If we pass this program to futhark test, it will chew for a bit and dutifully reply:

PBT FAIL: all_i32s_are_even size=50 seed=18384861974223310616 after 1 tests
Counterexample: 655892471i32

(Specific message format subject to change.)

I really like the ergonomics of this. It’s not as if QuickCheck for Haskell is particularly hard to use, but it requires more ceremony than this. Because Futhark values are ultimately transparent to the tooling (value orientation!), futhark test can do automatic generation and shrinking of values. Is it very good? No, probably not yet: I have reason to suspect there are smaller non-even numbers than 655892471, although the question remains open for now. The system is extensible however, so if we wish, we can define our own shrinking function:

-- ==
-- property: all_i32s_are_even

entry shrink_i32 (x: i32) (seed: u64) = x >> i32.min 32 (i32.u64 seed)

#[prop(shrink(shrink_i32))]
entry all_i32s_are_even (x: i32) = x % 2 == 0

A shrinker for a type t is a function of type t -> u64 -> t, where the u64 is a random number that the shrinker can use to make decisions - here it is how much I shift the integer by.

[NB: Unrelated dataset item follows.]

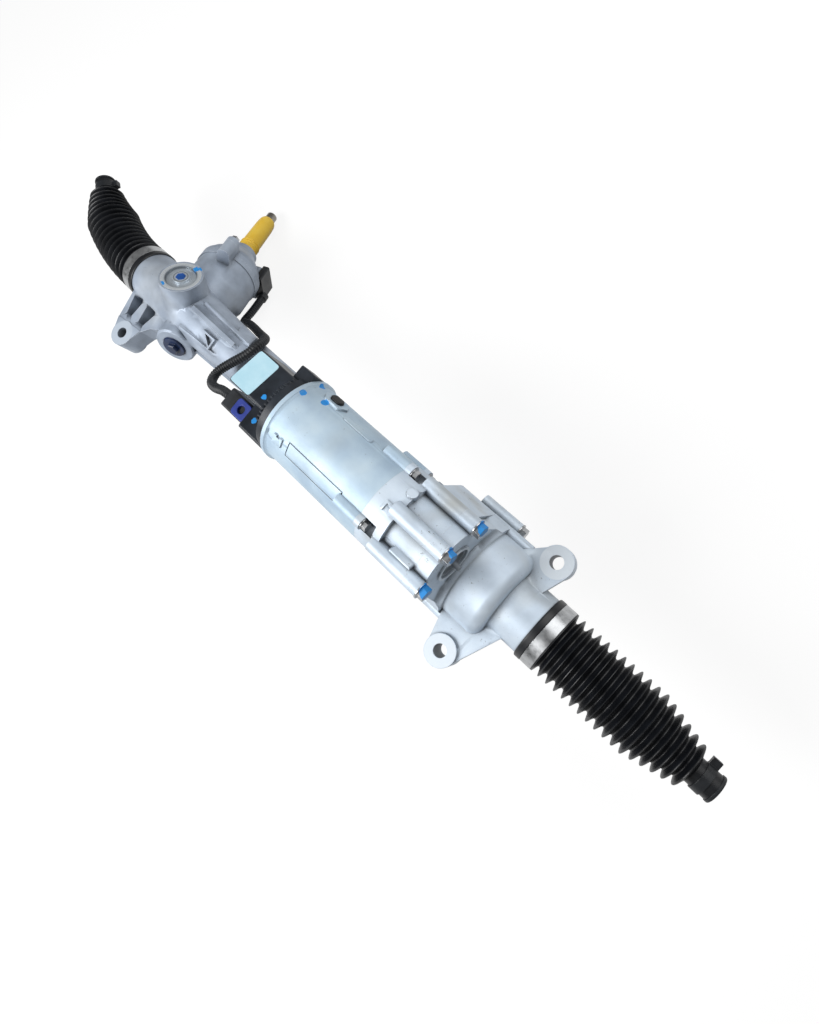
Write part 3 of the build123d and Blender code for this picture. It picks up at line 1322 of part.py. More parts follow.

With this, we now get a startlingly smaller result:

PBT FAIL: all_i32s_are_even size=50 seed=11373889006282598657 after 1 tests
Counterexample: 1i32

We will probably have to spend more effort on improving automatic shrinking and generation of values (in particular, the generator for arrays will currently always produce square arrays), but I believe it is possible to make it quite practical for many cases.

If we wish, we can define our own value generators. This is particularly useful when we have internal invariants, particularly on array sizes, that are not visible to the automatic value generator. A generator for functions of type t is a function of type i64 -> u64 -> t, taking a size and random seed as arguments. Example:

-- ==
-- property: all_i32s_are_even

entry gen_i32 (size: i64) (seed: u64) = i32.i64 size & i32.u64 seed & !1

#[prop(gen(gen_i32))]
entry all_i32s_are_even (x: i32) = x % 2 == 0

And now, through the solid engineering employed in the custom generator, our property now holds.

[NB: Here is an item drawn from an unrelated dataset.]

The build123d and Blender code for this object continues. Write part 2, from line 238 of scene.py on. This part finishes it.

Writing principled generators manually is too tedious to be practical, so we intend to also develop a small combinator library to make it easier. However, the goal is certainly that most reasonable testing can be done using only the automatic tooling.

I have already begun the process of converting the tests in the various Futhark libraries to be property-based. One reason I am particularly drawn to property-based testing is that it is fun. Writing up input/output examples is tedious and boring, while figuring out a nice correctness property for a sorting function is a pleasant intellectual challenge. Ultimately, I came up with the following helper functions:

-- | How many elements satisfy the predicate?
def count p = map p >-> map i64.bool >-> i64.sum

-- | Correctness property: a sorting function is valid if it produces a sorted
-- sequence, and for every element in the original sequence, the same number of
-- equal elements is present in the original and sorted sequence.
--
-- This is quadratic-time to check, but hopefully this will not be a big problem
-- in practice.
def correct_sort 'a [n] (sort: [n]a -> [n]a) (lte: a -> a -> bool) (xs: [n]a) : bool =
  let xs' = sort xs
  let eql x y = lte x y && lte y x
  in and (tabulate n (\i -> i == 0 || (xs'[i - 1] `lte` xs'[i])))
     && all (\x -> count (eql x) xs' == count (eql x) xs) xs'

The function is then used like this:

#[prop]
entry radix_sort_u16 = correct_sort (radix_sort u16.num_bits u16.get_bit) (<=)

I wonder how many libraries treat property-based testing as completely first class, or perhaps even preferred over input/output tests. I doubt Futhark is the first one. Hopefully we are not in for a rude surprise as to why it’s not more popular.